"I'm John Burgess. I'm Here to Help You"
Not every job runs the full course prescribed in a client's contract; a clause allows a client to terminate a project at the end of any day. Hudlow, for example, hired IPA for 117 hours, seeking better management tools for herself and her husband, David, and an improved incentive plan for the workers at their company, which the couple had taken over from David's father in March 1999. She halted the project after 10 hours because she soured on two consultants who were simply "regurgitating" back to her a lot of the information she had given to them, she says. She refused to pay IPA's bill of almost $5,700, including expenses.
After she complained to the Chicago office of the Better Business Bureau, IPA quickly agreed to write off its charge. "Our business analyst, Mr. Bharadwa," IPA's in-house lawyer, Georgia Shields, wrote in a follow-up letter to the Better Business Bureau, "has been reprimanded and put on notice that this sort of misunderstanding will never be tolerated."
The consultant who reported to Hassell Auto Body, Richard Arnold, set up his laptop in a glass-enclosed front office. For two weeks he churned out almost 300 pages of paper, which he compiled into a blue loose-leaf notebook and tabbed with multicolored dividers. The bulk of it consisted of a personnel-policy manual -- much of it copied from the shop's preexisting version, according to Hassell -- and a series of operating-procedure primers on such subjects as meeting agendas, job descriptions, employee-performance evaluations, and a drug policy. Although the words Hassell Auto Body did show up here and there in the pages ("Hassell Auto Body may require employees in safety-sensitive positions to undergo drug and alcohol testing on a random basis" is one drug-policy provision), most of the material appeared to be boilerplate language, presumably parroted from files in Arnold's laptop.
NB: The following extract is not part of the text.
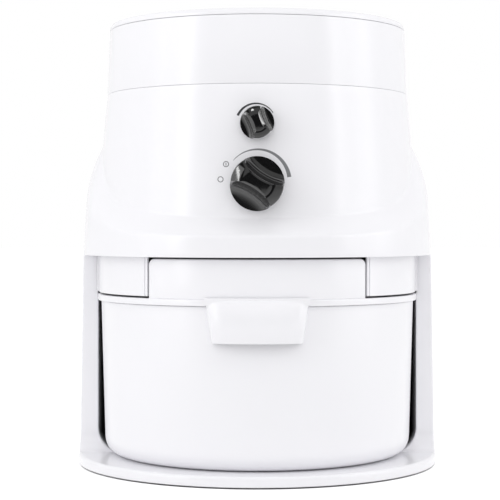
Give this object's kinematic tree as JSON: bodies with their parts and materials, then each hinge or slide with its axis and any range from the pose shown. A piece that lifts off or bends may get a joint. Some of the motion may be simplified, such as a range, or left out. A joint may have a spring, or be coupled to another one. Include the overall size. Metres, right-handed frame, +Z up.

Arnold did spend time on other tasks, such as interviewing Hassell's employees. Hassell paid IPA more than $17,000 and, at Arnold's request, reluctantly initialed his approval on a series of forms, he explained. "I'd say, 'A lot of this is just waste," Hassell recalls telling Arnold, "and he'd say, 'It'll all tie in. We're going to make sense out of all this." Eventually fed up, Hassell halted the project after two weeks and stopped payment on his last check, which was for $10,264. As Hassell told the police, that triggered a three-day barrage of calls from IPA's bill collector.
Both Hassell and Hudlow were surprised that no one at IPA headquarters had called to inquire why they were dissatisfied. Bharadwa did call Hudlow on December 20, more than two months after the survey analyst had visited Centennial, for an update on the IPA project, she says. Hudlow was stunned. She asked about his being put on notice and reprimanded. He told her that he knew nothing about it, that "he didn't have a clue," she recalls. When I called Bharadwa the same day, he declined to discuss his dealings with Centennial, saying they were confidential and adding, "I try to do a good job, and I don't want to jeopardize anything or anybody."
Eventually fed up, Doug Hassell halted the project after two weeks and stopped payment on his check. "A lot of this is just waste," he said.
If IPA is today a subject of controversy, it's nothing new. It has been embattled virtually from the moment, in the late summer of 1991, when Burgess and two other executives at George S. May International Co., based in Park Ridge, Ill., bolted from the company and created a competing business. A suit May brought in October of that year charged that Burgess and his cofounders, Bruce A. Tulio and Charles W. "Bill" Morton, and eight other former employees had appropriated trade secrets, including the alleged use of its forms and programs. May eventually lost that round of litigation, but there have been many others. At least a dozen suits filed by May or IPA (or individuals with those companies) since 1991 have set off legal fireworks in the Illinois courts of Cook and Lake counties, among other jurisdictions.
One early obstacle that had confronted Burgess and his fellow defectors was a noncompete clause in the employment contracts they had signed while working at May. It barred them for six months from enlisting with a May competitor after they parted ways with the company. When Burgess called a meeting with his colleagues from May at his apartment to discuss the possibility of starting a rival business, he didn't know how many of them would defy the covenant. He expected three May employees to show up. Twenty-two did.
A few weeks later IPA opened a small office in Wheeling, Ill. The whole of IPA's empire then encompassed "two desks and three employees. So you had to make sure you got there early enough to have a desk," Burgess recalls. Ian McLeod, one of the early May defectors, jumped ship to work as an analyst at IPA because, as he put it recently, he admired Burgess as a "very astute businessman" who brought "a lot of very talented people together." McLeod no longer works for IPA.